== DATASET CONTENT ==
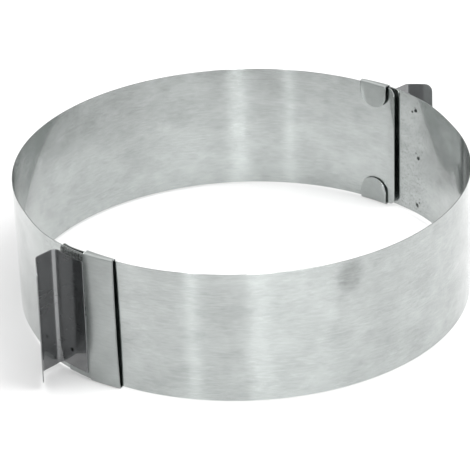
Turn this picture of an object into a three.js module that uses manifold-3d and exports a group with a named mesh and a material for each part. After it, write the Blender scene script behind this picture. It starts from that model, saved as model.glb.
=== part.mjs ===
// Adjustable cake ring: two spring-steel strips whose free ends run in each other's folded guides.
// Millimetres, +Z up. The origin is on the surface that the ring stands on, under its centre.
// +X points through the right handle, -X through the left one, and +Y to the rear strip.
import * as THREE from 'three';
import { mergeVertices, toCreasedNormals } from 'three/addons/utils/BufferGeometryUtils.js';
import Module from 'manifold-3d';

const wasm = await Module();
wasm.setup();

// Strips
const ringRadius = 143;
const stripHeight = 85;
const stripThickness = 0.6;
const overlapStep = 2.8;
const easeLength = 50;
const stripCornerRadius = 5;
const freeEndReach = 6.9;
const endLift = 1.2;
const endCurl = 1.3;
const curlLength = 10.5;
const handleShift = 3.7;

// Guides
const guideThickness = 0.6;
const earLength = 20.4;
const plateLength = 17.6;
const tabHeight = 17.3;
const tabCornerRadius = 10;
const foldRadius = 1.4;
const mouthGap = 1.5;
const mouthBow = 0.8;
const tabClearance = 0.4;
const edgeClearance = 0.6;
const joinOverrun = 0.2;

// Handles
const handleHeight = 79;
const handleDrop = 0.2;
const flippedDrop = 0.8;
const handleThickness = 0.7;
const flangeWidth = 24.5;
const flangeTrim = 2;
const webWidth = 15;
const lipWidth = 17.2;
const bendRadius = 3.4;
const lipCornerRadius = 5.4;

// Fits
const seatGap = 0.3;
const earGap = 0.5;

// Angles and counts
const lipAngle = THREE.MathUtils.degToRad(50);
const leanAngle = THREE.MathUtils.degToRad(1.25);
const stripSteps = 160;
const roundSteps = 6;
const foldSteps = 4;
const wallSteps = 6;
const creaseAngle = THREE.MathUtils.degToRad(32);

// Radii of the faces that lie on each other where the strips overlap. A strip's free end keeps to
// the ring's own radius, and the other strip's handle end is stepped out round it.
const plateInnerFace = ringRadius + overlapStep + seatGap;
const plateOuterFace = plateInnerFace + guideThickness;
const mouthOuterFace = ringRadius + mouthGap + guideThickness;
const tabInnerFace = ringRadius - stripThickness - tabClearance - guideThickness;
const flangeInnerFace = plateOuterFace + seatGap;

// Heights: the ring stands on the guides' bottom folds, and the strips clear them
const foldProud = guideThickness + edgeClearance;
const stripLow = foldProud;
const stripHigh = stripLow + stripHeight;
const guideTop = stripHigh + foldProud;
const handleLow = (guideTop - handleHeight) / 2 - handleDrop;

// Places along a strip, as angles from the middle of its own handle's flange. Anticlockwise from
// there come the guide's ears and their mouth, and clockwise comes the rest of the strip.
const arcAngle = (length) => length / ringRadius;
const handleEndAngle = arcAngle(flangeWidth / 2);
const earStartAngle = arcAngle(flangeWidth / 2 + earGap);
const plateStartAngle = earStartAngle - arcAngle(plateLength);
const shiftAngle = arcAngle(handleShift);
const freeEndAngle = -Math.PI - 2 * shiftAngle + earStartAngle - arcAngle(freeEndReach);

const steel = (color, roughness) => new THREE.MeshStandardMaterial({ color, roughness, metalness: 1 });
const stripSteel = steel(0xc4c6c4, 0.34);
const guideSteel = steel(0xb4b6b5, 0.36);
const handleSteel = steel(0x9b9d9d, 0.34);

const range = (count) => Array.from({ length: count + 1 }, (_, index) => index / count);

// A point of a section that stands upright at an angle round the ring
function ringPoint(angle, radius, z) {
  return new THREE.Vector3(radius * Math.cos(angle), radius * Math.sin(angle), z);
}

// One closed skin through a row of sections that have equal numbers of points.
// A section runs anticlockwise seen from ahead of it, and cap holds its triangles.
function loft(sections, cap) {
  const size = sections[0].length;
  const index = [];
  for (let row = 0; row < sections.length - 1; row += 1) {
    for (let point = 0; point < size; point += 1) {
      const here = row * size + point;
      const next = row * size + ((point + 1) % size);
      index.push(here, here + size, next + size);
      index.push(here, next + size, next);
    }
  }
  const last = (sections.length - 1) * size;
  for (const [a, b, c] of cap) {
    index.push(a, b, c);
    index.push(last + a, last + c, last + b);
  }
  const geometry = new THREE.BufferGeometry().setFromPoints(sections.flat());
  geometry.setIndex(index);
  return geometry;
}

const rectangleCap = [[0, 1, 2], [0, 2, 3]];

// Upright sheet metal: each stop has a point of either face in plan, and the sheet's low and high edges
function uprightSheet(stops) {
  const sections = stops.map(({ right, left, low, high }) => [
    new THREE.Vector3(right.x, right.y, low),
    new THREE.Vector3(right.x, right.y, high),
    new THREE.Vector3(left.x, left.y, high),
    new THREE.Vector3(left.x, left.y, low),
  ]);
  return loft(sections, rectangleCap);
}

// How far along and how far in a rounded corner of a sheet runs, from the sheet's end edge
function roundedCorner(radius) {
  return range(roundSteps).map((share) => {
    const turn = share * Math.PI / 2;
    return { along: radius * (1 - Math.cos(turn)), inset: radius * (1 - Math.sin(turn)) };
  });
}

// Outer face of a strip: a plain arc that eases outwards before its handle end. At its free end it
// lifts off the other guide's tabs, and its tip curls back inwards.
function stripRadius(angle) {
  const { smoothstep } = THREE.MathUtils;
  const stepEnd = -handleEndAngle;
  const stepStart = stepEnd - arcAngle(easeLength);
  const step = overlapStep * smoothstep(angle, stepStart, stepEnd);
  const liftTop = freeEndAngle + arcAngle(freeEndReach);
  const lift = endLift * (1 - smoothstep(angle, liftTop, liftTop + arcAngle(earLength)));
  const curlShare = Math.max(0, 1 - (angle - freeEndAngle) / arcAngle(curlLength));
  return ringRadius + step + lift - endCurl * curlShare ** 2;
}

function stripStop(angle, inset) {
  const radius = stripRadius(angle);
  return {
    right: ringPoint(angle, radius, 0),
    left: ringPoint(angle, radius - stripThickness, 0),
    low: stripLow + inset,
    high: stripHigh - inset,
  };
}

function makeStrip() {
  const corner = roundedCorner(stripCornerRadius);
  const stops = corner.map(({ along, inset }) => stripStop(freeEndAngle + arcAngle(along), inset));
  const bodyStart = freeEndAngle + arcAngle(stripCornerRadius);
  for (const share of range(stripSteps).slice(1)) {
    stops.push(stripStop(THREE.MathUtils.lerp(bodyStart, handleEndAngle, share), 0));
  }
  return uprightSheet(stops);
}

// The guide's section: an upright sheet folded over both edges of the strip, with a tab at each end.
// The same path is walked along its outer skin and back along its inner skin, and its wall bows out.
function foldedSkin(outerFace, tabLength, bow, depth) {
  const radius = foldRadius - depth;
  const near = tabInnerFace + foldRadius;
  const far = outerFace - foldRadius;
  const corners = [
    { r: near, z: foldRadius, start: Math.PI },
    { r: far, z: foldRadius, start: Math.PI * 3 / 2 },
    { r: far, z: guideTop - foldRadius, start: 0 },
    { r: near, z: guideTop - foldRadius, start: Math.PI / 2 },
  ];
  const folds = corners.map(({ r, z, start }) => range(foldSteps).map((share) => {
    const turn = start + share * Math.PI / 2;
    return { r: r + radius * Math.cos(turn), z: z + radius * Math.sin(turn) };
  }));
  const wall = range(wallSteps).slice(1, -1).map((share) => ({
    r: outerFace - depth + bow * 4 * share * (1 - share),
    z: THREE.MathUtils.lerp(foldRadius, guideTop - foldRadius, share),
  }));
  const lowEdge = { r: tabInnerFace + depth, z: tabLength };
  const highEdge = { r: tabInnerFace + depth, z: guideTop - tabLength };
  const [lowNear, lowFar, highFar, highNear] = folds;
  return [lowEdge, ...lowNear, ...lowFar, ...wall, ...highFar, ...highNear, highEdge];
}

function foldedOutline(outerFace, tabLength, bow) {
  const outside = foldedSkin(outerFace, tabLength, bow, 0);
  const inside = foldedSkin(outerFace, tabLength, bow, guideThickness);
  return [...outside, ...inside.reverse()];
}

// The end face of a folded outline: pairs of triangles between its outer and inner skins
function foldedCap(outline) {
  const pairs = outline.length / 2 - 1;
  return range(pairs).slice(1).flatMap((share) => {
    const point = Math.round(share * pairs) - 1;
    const mate = outline.length - 1 - point;
    return [[point, point + 1, mate - 1], [point, mate - 1, mate]];
  });
}

// The folded ears: the channel narrows from the handle to the mouth, where its wall bows out most,
// and the tabs are rounded tongues
function makeEars() {
  const corner = roundedCorner(tabCornerRadius);
  const farCorner = corner.map(({ along, inset }) => ({ along: earLength - along, inset }));
  const stops = [...corner, ...farCorner.reverse()];
  const outlines = stops.map(({ along, inset }) => {
    const share = along / earLength;
    const outerFace = THREE.MathUtils.lerp(plateOuterFace, mouthOuterFace, share);
    return foldedOutline(outerFace, tabHeight - inset, mouthBow * share);
  });
  const sections = outlines.map((outline, row) => {
    const angle = earStartAngle + arcAngle(stops[row].along);
    return outline.map(({ r, z }) => ringPoint(angle, r, z));
  });
  return loft(sections, foldedCap(outlines[0]));
}

// The flat part of the guide, which is welded between the strip and the handle's flange
function makePlate() {
  const end = earStartAngle + arcAngle(joinOverrun);
  const stops = range(roundSteps).map((share) => {
    const angle = THREE.MathUtils.lerp(plateStartAngle, end, share);
    return {
      right: ringPoint(angle, plateOuterFace, 0),
      left: ringPoint(angle, plateInnerFace, 0),
      low: stripLow,
      high: stripHigh,
    };
  });
  return uprightSheet(stops);
}

function toSolid(geometry) {
  const merged = mergeVertices(geometry);
  const vertProperties = new Float32Array(merged.attributes.position.array);
  const triVerts = new Uint32Array(merged.index.array);
  return new wasm.Manifold(new wasm.Mesh({ numProp: 3, vertProperties, triVerts }));
}

function toGeometry(solid) {
  const mesh = solid.getMesh();
  const geometry = new THREE.BufferGeometry();
  geometry.setAttribute('position', new THREE.BufferAttribute(mesh.vertProperties, 3));
  geometry.setIndex(new THREE.BufferAttribute(mesh.triVerts, 1));
  return geometry;
}

function makeGuide() {
  return toGeometry(toSolid(makeEars()).add(toSolid(makePlate())));
}

// The handle is one bent strip: a flange on the ring, a web that stands out and a lip that turns back.
// A pen walks along its ring side, and the sheet's thickness lies to the right of the pen.
// One end of the flange is trimmed shorter than the web and the lip.
function makeHandle() {
  const bend = bendRadius + handleThickness;
  const flangeTurn = Math.asin((flangeWidth / 2 - bend) / (flangeInnerFace + bend));
  const flangeStart = -flangeWidth / 2 / flangeInnerFace;
  const stops = [];
  const drop = (x, y, heading, inset, trim = 0) => stops.push({
    right: { x: x + handleThickness * Math.sin(heading), y: y - handleThickness * Math.cos(heading) },
    left: { x, y },
    low: handleLow + inset,
    high: handleLow + handleHeight - inset - trim,
  });
  for (const share of range(roundSteps)) {
    const angle = THREE.MathUtils.lerp(flangeStart, flangeTurn, share);
    const x = flangeInnerFace * Math.cos(angle);
    drop(x, flangeInnerFace * Math.sin(angle), angle + Math.PI / 2, 0, flangeTrim);
  }
  const bendX = (flangeInnerFace + bend) * Math.cos(flangeTurn);
  const bendY = (flangeInnerFace + bend) * Math.sin(flangeTurn);
  for (const share of range(roundSteps).slice(1)) {
    const heading = (1 - share) * (flangeTurn + Math.PI / 2);
    const trim = flangeTrim * (1 - share);
    drop(bendX - bend * Math.sin(heading), bendY + bend * Math.cos(heading), heading, 0, trim);
  }
  const tangent = bend * Math.tan(lipAngle / 2);
  const lipBendX = flangeInnerFace + webWidth - tangent;
  for (const share of range(roundSteps)) {
    const heading = -share * lipAngle;
    drop(lipBendX - bend * Math.sin(heading), bendY + bend * Math.cos(heading), heading, 0);
  }
  const lipStartX = lipBendX + bend * Math.sin(lipAngle);
  const lipStartY = bendY + bend * Math.cos(lipAngle);
  const lipLength = lipWidth - tangent;
  for (const { along, inset } of roundedCorner(lipCornerRadius).reverse()) {
    const reach = lipLength - along;
    drop(lipStartX + reach * Math.cos(lipAngle), lipStartY - reach * Math.sin(lipAngle), -lipAngle, inset);
  }
  return uprightSheet(stops);
}

const stripGeometry = makeStrip();
const guideGeometry = makeGuide();
const handleGeometry = makeHandle();

// One half of the ring, with its handle's flange in the middle of +X
function makeHalf(bandName, guideName, handleName) {
  const half = new THREE.Group();
  const pieces = [
    [bandName, stripGeometry, stripSteel],
    [guideName, guideGeometry, guideSteel],
    [handleName, handleGeometry, handleSteel],
  ];
  for (const [name, geometry, material] of pieces) {
    const mesh = new THREE.Mesh(toCreasedNormals(geometry, creaseAngle), material);
    mesh.name = name;
    half.add(mesh);
  }
  return half;
}

// Turns a handle about its own middle
function turnHandle(half, name, angle, drop) {
  const handle = half.getObjectByName(name);
  const middle = new THREE.Vector3(0, 0, handleLow + handleHeight / 2);
  handle.rotation.x = angle;
  handle.position.copy(middle).sub(middle.clone().applyEuler(handle.rotation));
  handle.position.z -= drop;
}

// Both handles have been drawn a little towards the front, and lean a little. The rear half's handle
// is upside down, so that both hooks open towards the front.
const frontHalf = makeHalf('front_band', 'right_guide', 'right_handle');
turnHandle(frontHalf, 'right_handle', -leanAngle, 0);
frontHalf.rotation.z = -shiftAngle;

const rearHalf = makeHalf('rear_band', 'left_guide', 'left_handle');
turnHandle(rearHalf, 'left_handle', Math.PI - leanAngle, flippedDrop);
rearHalf.rotation.z = Math.PI + shiftAngle;

const cakeRing = new THREE.Group();
cakeRing.add(frontHalf, rearHalf);

export default cakeRing;
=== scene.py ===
"""Dresses the adjustable cake ring: six bent sheets of brushed steel in a white studio.

Sizes are in millimetres as in the part, and go through MM on their way into a mesh.
Each half is made with the middle of its own handle's flange on +X, and is then turned into place.
"""

import math

import bmesh
import bpy
from mathutils import Matrix, Vector


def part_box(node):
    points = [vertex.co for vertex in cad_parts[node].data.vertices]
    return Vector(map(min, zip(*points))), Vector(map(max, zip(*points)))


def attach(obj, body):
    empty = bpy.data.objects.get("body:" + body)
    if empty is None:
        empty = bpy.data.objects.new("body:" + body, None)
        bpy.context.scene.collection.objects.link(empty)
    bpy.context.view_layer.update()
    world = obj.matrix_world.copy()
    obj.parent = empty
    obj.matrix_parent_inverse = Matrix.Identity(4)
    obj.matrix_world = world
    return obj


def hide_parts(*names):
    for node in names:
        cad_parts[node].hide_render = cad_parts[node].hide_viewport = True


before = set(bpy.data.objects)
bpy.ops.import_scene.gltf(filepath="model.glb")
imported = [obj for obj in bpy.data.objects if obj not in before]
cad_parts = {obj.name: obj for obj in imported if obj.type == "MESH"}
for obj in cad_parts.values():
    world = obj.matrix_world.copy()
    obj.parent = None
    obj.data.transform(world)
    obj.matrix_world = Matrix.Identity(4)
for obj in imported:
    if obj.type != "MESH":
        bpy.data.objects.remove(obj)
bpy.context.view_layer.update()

MM = 0.001
IMAGE_SIZE = 470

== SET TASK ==
The lines to return run from the one containing "makeHalf('rear_band', 'left_guide', 'left_handle');" down to the one containing "import math"; give them exactly, both included, and no others.

== OUTPUT FOR THIS EXERCISE ==
const rearHalf = makeHalf('rear_band', 'left_guide', 'left_handle');
turnHandle(rearHalf, 'left_handle', Math.PI - leanAngle, flippedDrop);
rearHalf.rotation.z = Math.PI + shiftAngle;

const cakeRing = new THREE.Group();
cakeRing.add(frontHalf, rearHalf);

export default cakeRing;
=== scene.py ===
"""Dresses the adjustable cake ring: six bent sheets of brushed steel in a white studio.

Sizes are in millimetres as in the part, and go through MM on their way into a mesh.
Each half is made with the middle of its own handle's flange on +X, and is then turned into place.
"""

import math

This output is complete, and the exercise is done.